Untuk SMAN dengan target sumbangan Rp 1,5 milyar, alokasi anggaran disebut bakal digunakan untuk pembangunan gedung perpustakaan sekolah. Sedang SMAN dengan target sumbangan sebesar Rp 800 juta, sejauh ini belum diketahui gedung seperti apa yang hendak dibangun.
Hingga berita ini ditulis, Kamis (2/11/2023), kebenaran informasi tersebut belum mendapat tanggapan dari masing-masing sekolah.
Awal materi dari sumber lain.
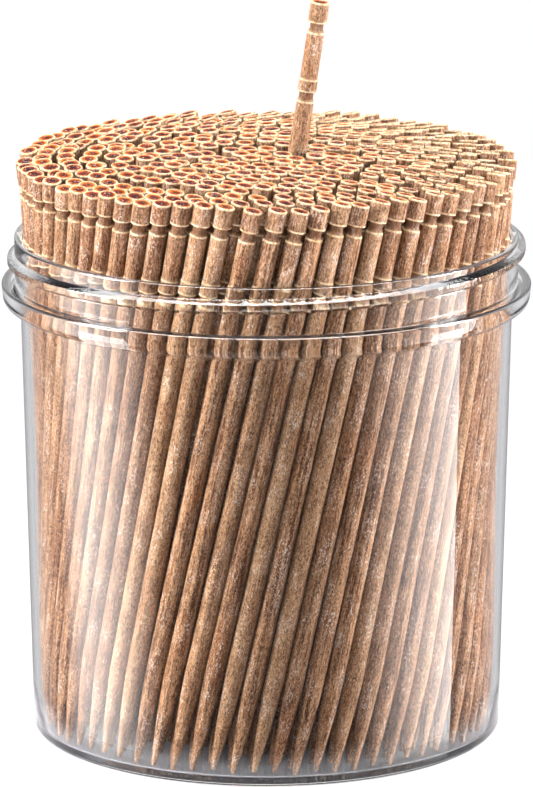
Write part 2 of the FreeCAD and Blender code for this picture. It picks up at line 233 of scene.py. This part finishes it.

Termasuk, apakah besaran sumbangan dipatok sama ataukah ada perlakuan berbeda atas setiap wali murid, sejauh ini hal itu belum terkonfirmasi.
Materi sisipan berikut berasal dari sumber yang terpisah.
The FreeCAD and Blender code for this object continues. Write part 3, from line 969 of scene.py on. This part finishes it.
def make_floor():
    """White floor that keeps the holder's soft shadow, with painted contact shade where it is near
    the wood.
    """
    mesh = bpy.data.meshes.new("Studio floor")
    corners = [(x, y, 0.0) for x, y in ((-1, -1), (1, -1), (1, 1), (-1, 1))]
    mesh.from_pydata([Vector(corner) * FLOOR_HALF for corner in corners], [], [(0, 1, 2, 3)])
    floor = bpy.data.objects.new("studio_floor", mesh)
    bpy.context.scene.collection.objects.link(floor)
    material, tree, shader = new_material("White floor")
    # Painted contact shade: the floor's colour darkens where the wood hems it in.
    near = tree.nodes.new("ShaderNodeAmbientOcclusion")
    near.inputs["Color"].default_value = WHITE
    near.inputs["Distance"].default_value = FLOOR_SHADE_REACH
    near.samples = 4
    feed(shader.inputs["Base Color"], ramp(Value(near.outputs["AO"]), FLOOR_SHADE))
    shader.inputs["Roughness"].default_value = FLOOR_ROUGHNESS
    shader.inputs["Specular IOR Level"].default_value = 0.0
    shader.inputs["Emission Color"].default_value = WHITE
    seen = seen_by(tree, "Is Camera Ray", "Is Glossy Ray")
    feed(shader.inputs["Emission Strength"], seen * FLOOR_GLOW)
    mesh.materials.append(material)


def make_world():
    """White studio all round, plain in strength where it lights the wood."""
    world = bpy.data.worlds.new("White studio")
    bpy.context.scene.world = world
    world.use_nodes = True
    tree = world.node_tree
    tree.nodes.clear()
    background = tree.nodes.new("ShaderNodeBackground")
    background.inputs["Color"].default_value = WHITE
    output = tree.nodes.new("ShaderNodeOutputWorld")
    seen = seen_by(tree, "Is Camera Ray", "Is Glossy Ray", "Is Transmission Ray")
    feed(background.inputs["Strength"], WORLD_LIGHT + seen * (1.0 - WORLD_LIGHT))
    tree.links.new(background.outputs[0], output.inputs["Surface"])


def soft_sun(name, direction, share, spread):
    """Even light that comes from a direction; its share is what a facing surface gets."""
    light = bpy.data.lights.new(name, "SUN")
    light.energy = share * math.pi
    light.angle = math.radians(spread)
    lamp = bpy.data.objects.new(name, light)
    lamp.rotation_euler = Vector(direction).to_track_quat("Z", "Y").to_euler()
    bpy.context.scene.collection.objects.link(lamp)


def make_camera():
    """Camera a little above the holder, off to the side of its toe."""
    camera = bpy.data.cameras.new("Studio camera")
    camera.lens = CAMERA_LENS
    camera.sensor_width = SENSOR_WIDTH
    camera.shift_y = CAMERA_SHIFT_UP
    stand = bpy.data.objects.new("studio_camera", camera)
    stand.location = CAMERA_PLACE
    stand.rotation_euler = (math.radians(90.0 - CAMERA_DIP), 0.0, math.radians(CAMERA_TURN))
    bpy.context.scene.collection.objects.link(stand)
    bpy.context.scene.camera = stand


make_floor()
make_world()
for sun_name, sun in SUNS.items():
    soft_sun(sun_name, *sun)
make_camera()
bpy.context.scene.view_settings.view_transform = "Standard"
Khusus untuk SMAN yang mematok besaran sumbangan diangka Rp 1,5 milyar, keputusan ini disebut sudah diambil pada tahun sebelumnya. Dan saat ini, sejumlah wali murid yang sudah melunasi uang sumbangan, disebut tengah melakukan desakan agar gedung perpustakaan segera direalisasikan.
Menyikapi hal tersebut, Pentolan LSM di Jombang mengaku cukup menyayangkan sikap yang diambil 2 sekolah negeri tersebut. Sebab, selain hal ini merupakan pengulangan isu klasik yang hampir setiap tahun terjadi, juga pihak sekolah melalui Komite Sekolah seperti tidak pernah kapok melegalkan praktik sumbangan sekolah.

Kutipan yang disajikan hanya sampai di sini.